Solr Buildout Configuration

Solr Multi Core

solr.cfg:

[solr-instance]
recipe = collective.recipe.solrinstance:mc
cores =
  collection1
  collection2
  collection3
  testing
default-core-name = collection1

Note

collective.solr does not support multicore setups currently. It always uses the default core for indexing and searching.

Stopwords

For indexes with lot of text, common uninteresting words like “the”, “a”, and so on, make the index large and slow down phrase queries. To deal with this problem, it is best to remove them from fields where they show up often.

We need to add the StopFilterFactory with a reference to a text file with one stopword per line to the Solr configuration:

solr.cfg:

[solr-instance]
recipe = collective.recipe.solrinstance
filter =
    text solr.StopFilterFactory ignoreCase="true" words="${buildout:directory}/etc/stopwords.txt"
java_opts +=
    -Dsolr.allow.unsafe.resourceloading=true

Since we don’t copy over the stopwords file to the parts/solr-instance directory we need to allow Solr reading resource files outside its home directory.

stopwords.txt:

a
the
i

For some common language secific examples see the Solr git repository:

Stemming

Stemming is a language specific operation which try to reduce terms to a base form.

Here is an example:

"riding", "rides", "horses" ==> "ride", "ride", "hors".

This can help in some situations but may hurt in others.

For example, if you run an intranet and people usally know exactly what they are looking for it is probably not a good idea, but if you provide a Google-like search where you browse more than search then stemming is probably for you.

If you are interested in this feature look at the Solr documentation here:

A short example to include a german stemming factory into the buildout is here:

solr.cfg:

[solr-instance]
recipe = collective.recipe.solrinstance
...
filter =
#    text solr.GermanMinimalStemFilterFactory  # Less aggressive
#    text solr.GermanLightStemFilterFactory  # Moderately aggressiv
#    text solr.SnowballPorterFilterFactory language="German2"  # More aggressive
    text solr.StemmerOverrideFilterFactory dictionary="${buildout:directory}/etc/stemdict.txt" ignoreCase="false"
java_opts +=
    -Dsolr.allow.unsafe.resourceloading=true

stemdict.txt:

# english stemming
monkeys monkey
otters  otter

# some crazy ones that a stemmer would never do
dogs    cat

# german stemming
gelaufen    lauf
lief        lauf
risiken     risiko

Synonyms

Solr can deal with synonyms. Maybe you run a shop for selling smartphones and you want people typing “iphone”, “i-phone” or even “ephone”, “ifone”, or “iphnoe” to get the latest “iPhone” offers.

A simple synonym like solution is to use the searchwords extension which is provided by collective.solr. It is a schemaextender for all types and allows to specify terms which are boosted by factor 1000 in the default search query.
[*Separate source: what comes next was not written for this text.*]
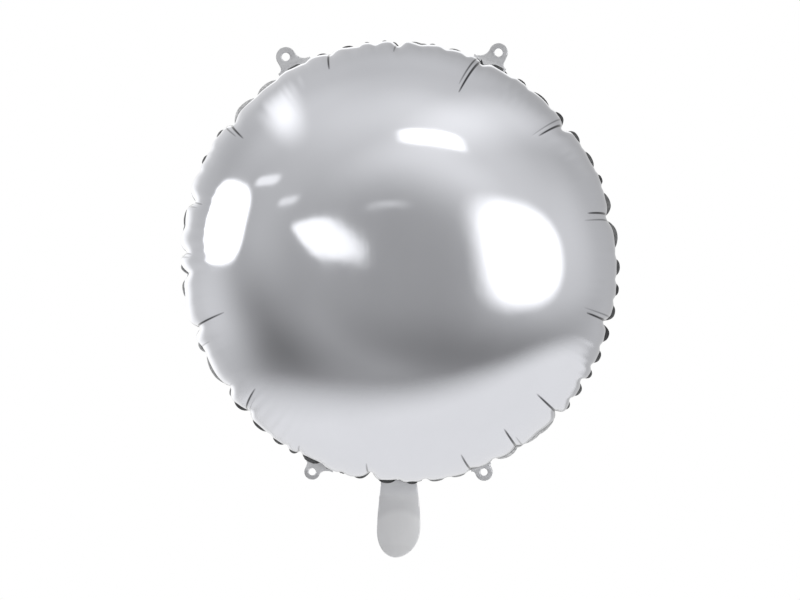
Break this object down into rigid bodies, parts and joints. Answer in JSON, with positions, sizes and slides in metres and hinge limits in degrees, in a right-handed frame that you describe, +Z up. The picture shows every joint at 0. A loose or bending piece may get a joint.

For “real” synonyms implemented in Solr you can use the SynonymFilterFactory:

solr.cfg:

[solr]
recipe = collective.recipe.solrinstance
...
filter-index =
# The recommended approach for dealing with synonyms is to expand the synonym
# when indexing. See: http://wiki.apache.org/solr/AnalyzersTokenizersTokenFilters#solr.SynonymFilterFactory
    text solr.SynonymFilterFactory synonyms="${buildout:directory}/etc/synonyms.txt" ignoreCase="true" expand="true"

Note that the SynonymFilterFactory is an index filter and not a query filter.

synonyms.txt:

#Explicit mappings match any token sequence on the LHS of "=>"
#and replace with all alternatives on the RHS.  These types of mappings #ignore the expand parameter in the schema.
#Examples:
ipod => i-pod, i pod => ipod,

#Equivalent synonyms may be separated with commas and give no explicit mapping.
# In this case the mapping behavior will be taken from the expand parameter in the schema.
# This allows the same synonym file to be used in different synonym handling strategies.
#Examples:
ipod, i-pod, i pod
foozball , foosball
universe , cosmos

# expand: (optional; default: true) If true, a synonym will be expanded to all
# equivalent synonyms. If false, all equivalent synonyms will be reduced
# to the first in the list.

#multiple synonym mapping entries are merged.
foo => foo bar
foo => baz
#is equivalent to
foo => foo bar, baz

For a full list of index and query filter factories consult the Solr documentation:

Exercise

Experiment with stemming, stopwords and synonyms. Add your own values and see how Solr behaves.